The World Health Organization, WHO, has raised alarm about the shortage of nurses, especially in the African region.

WHO’s Regional Director, Africa, Dr Matshidiso Moeti made this known in her message to commemorate the International Nurses’ Day 2022 with the theme, Nurses: A Voice to Lead–Invest in Nursing and Respect Rights to Secure Global Health.

According to the Regional Director, the World is in need of 9 million nurses to address the shortage.

She noted that if the shortage is left unaddressed, it stands as a threat to the progress toward Universal Health Coverage, UHC.

Dr Moeti Stressed that Nigeria has the highest share of the headcount of nurses at 21%, followed by South Africa with about 18%.

She explained that WHO has identified a threshold of about 60 nurses and midwives per 10,000 people as a critical point for attaining about 70% of the Universal Health service coverage index.

However, most countries have fewer than 20, with the number dropping way below even that for many across the continent, she noted.

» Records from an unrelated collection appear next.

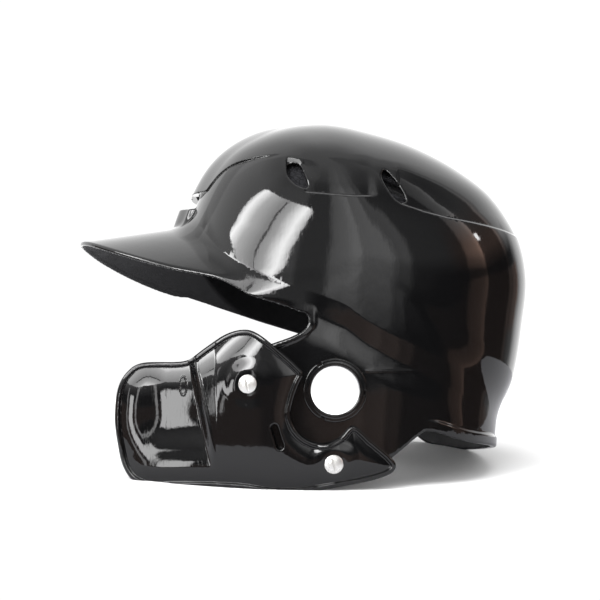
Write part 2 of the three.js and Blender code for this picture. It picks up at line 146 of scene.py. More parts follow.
LINER_INSET = WALL + 1.8
LINER_THICK = 14.0
PAD_THICK = 7.0
PAD_GAP = 1.6
PAD_INSET = LINER_INSET + LINER_THICK + PAD_GAP
RING_TOP = 60.0
LEAN = math.radians(25)
HEADBAND_DROP = -12.6
# Start and end of each block and pad in degrees from the wearer's left towards the rear, and its lower
# and upper edges over the headband.
LINER_BLOCKS = {
    "front": (-128, -52, 0),
    "left": (-52, 46, 0),
    "rear": (46, 134, -30),
    "right": (134, 232, 0),
}
SIDE_PADS = {
    "brow_pad": (-118, -62, 1, 26),
    "left_temple_pad": (-44, -8, 3, 28),
    "right_temple_pad": (188, 224, 3, 28),
    "nape_pad": (62, 118, -26, 8),
}
GROOVE_DEPTH = 3.5
GROOVE_HALF_WIDTH = 4.0
AIR_HOLE_RADIUS = 6.5
AIR_HOLES = [(0, 46), (0, -68), (46, -14), (-46, -14), (34, 30), (-34, 30), (34, -56), (-34, -56)]
PIPING_RADIUS = 0.9
CUSHION_VOXEL = 3.0
CUSHION_TUCK = 1.4  # how far the skin is drawn in before it is blown up
CUSHION_CAP = 3.0
EAR_CUSHION_CAP = 3.5
CLOTH_FRAMES = 20
CLOTH = {
    "use_pressure": True, "uniform_pressure_force": 4.0, "quality": 6, "mass": 0.3,
    "tension_stiffness": 12, "compression_stiffness": 12, "shear_stiffness": 4,
}

# Outlines seen from the side, as (y, z): lower edges of the shell, vents and the jaw guard.
FLAP_EDGE = [
    (-37, -30), (-42, -38), (-50, -43.5), (-66, -49), (-81, -54.5), (-90.5, -64), (-93, -78), (-89, -94),
    (-78, -110), (-60, -123), (-40, -131), (-24, -132.5), (-8, -129), (9, -119.5), (27, -105.5),
    (35, -103.2), (60, -109.5), (90, NAPE_Z),
]
BARE_RIM = [
    (-110, -1), (-66, -14.5), (-47, -20), (-30, -25), (-10, -31), (8, -37.5), (24, -48), (36, -65),
    (45, -86), (52, -99.5), (61, -106.4), (76, -110.5), (90, NAPE_Z),
]
VENTS = [
    [(-50, 66), (-50.8, 58.5), (-46.5, 52.2), (-40, 49.6), (-40.3, 56), (-43.6, 65)],
    [(9, 60.5), (8, 55), (15, 41.6), (21.5, 40.6), (18.2, 50.3), (11.4, 60.2)],
]
GUARD_EDGE = [
    (-160.5, -91), (-158.5, -72), (-152, -61), (-142, -56), (-120, -56.5), (-112, -54.5), (-104, -49),
    (-92, -41.5), (-81, -39), (-72, -42), (-58, -54), (-49, -62.5), (-45.3, -67.5), (-48, -74), (-51, -82),
    (-53, -92), (-50, -101), (-43, -107.5), (-33, -110.3), (-23, -106.5), (-14.5, -99.6), (-3, -109),
    (8, -118.5), (11.5, -124), (8, -129), (-4, -133), (-20, -136), (-45, -139.5), (-65, -139.5),
    (-85, -136.5), (-110, -135), (-135, -134.5), (-148, -131), (-155, -122), (-158.5, -108),
]
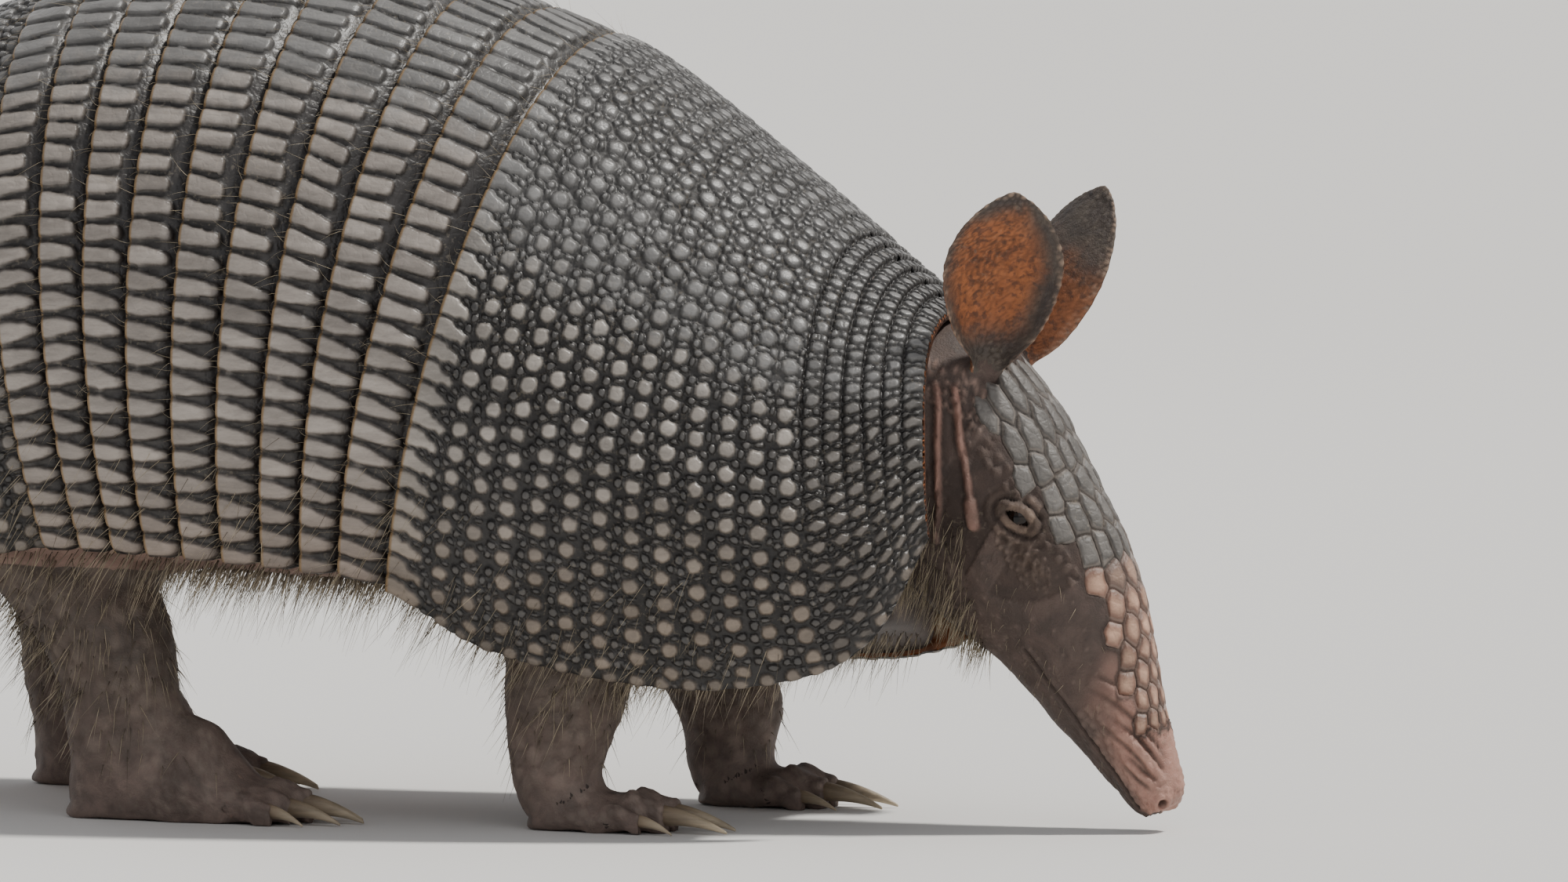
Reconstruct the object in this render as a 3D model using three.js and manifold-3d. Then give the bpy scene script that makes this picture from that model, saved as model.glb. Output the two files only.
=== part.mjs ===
// Nine-banded armadillo (Dasypus novemcinctus), life size, walking with its nose at the ground.
//
// Millimetres, +Z up, +X forward (towards the nose), +Y the animal's left.
// The origin ends up under the middle of the whole animal, on the floor.
//
// The shell is one smooth surface, measured by a station number that runs backwards:
// FRONT_STATION is its front edge, 0 the rear edge of the shoulder shield, 1 to 9 the rear edges
// of the nine bands, and REAR_STATION the rear edge of the hip shield. Round the body the same
// surface is measured by an angle: 0 on the back, RIM_ANGLE at the lower rim.
import * as THREE from 'three';
import { mergeVertices } from 'three/addons/utils/BufferGeometryUtils.js';
import Module from 'manifold-3d';

const wasm = await Module();
wasm.setup();

// ---------------------------------------------------------------- driving sizes

const GAP = 0.35; // clearance between neighbouring solids
const BANDS = 9;
const FRONT_STATION = -7;
const REAR_STATION = 16;
const RIM_ANGLE = THREE.MathUtils.degToRad(120);
const SHELL_THICKNESS = 3;
const BAND_STEP = 1.1; // how far each band's rear edge stands above the next band's front edge
const PLATE_CLEARANCE = 0.016; // half the gap between two plates, in stations
const TRUNK_CLEARANCE = 0.8; // between the inside of the shell and the trunk
const BELLY_FULLNESS = 0.8; // power of the belly's curve: 1 is an ellipse, less is squarer
const FLOOR = 0;

const BODY_SECTORS = 36; // facets round the trunk; the shell uses the same ten-degree steps
const SHELL_SECTORS = 24;
const HEAD_SECTORS = 16;
const LIMB_SECTORS = 10;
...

Dr Moeti, therefore, called for increased investment in nurses and midwives which she described as a good value for money.

She said WHO in Africa is supporting Member States to strengthen nursing and midwifery through the implementation of the Global Strategic Directions for Nursing and Midwifery, SDNM, 2021-2025, and an inter-related set of policy priorities to guide the contributions of nurses and midwives to achieve Universal Health Coverage and other population health goals.

The WHO Regional Director for Africa appreciated and celebrate all nurses in the African Region, and thank them for their unwavering dedication in the fight against the Covid-19 pandemic.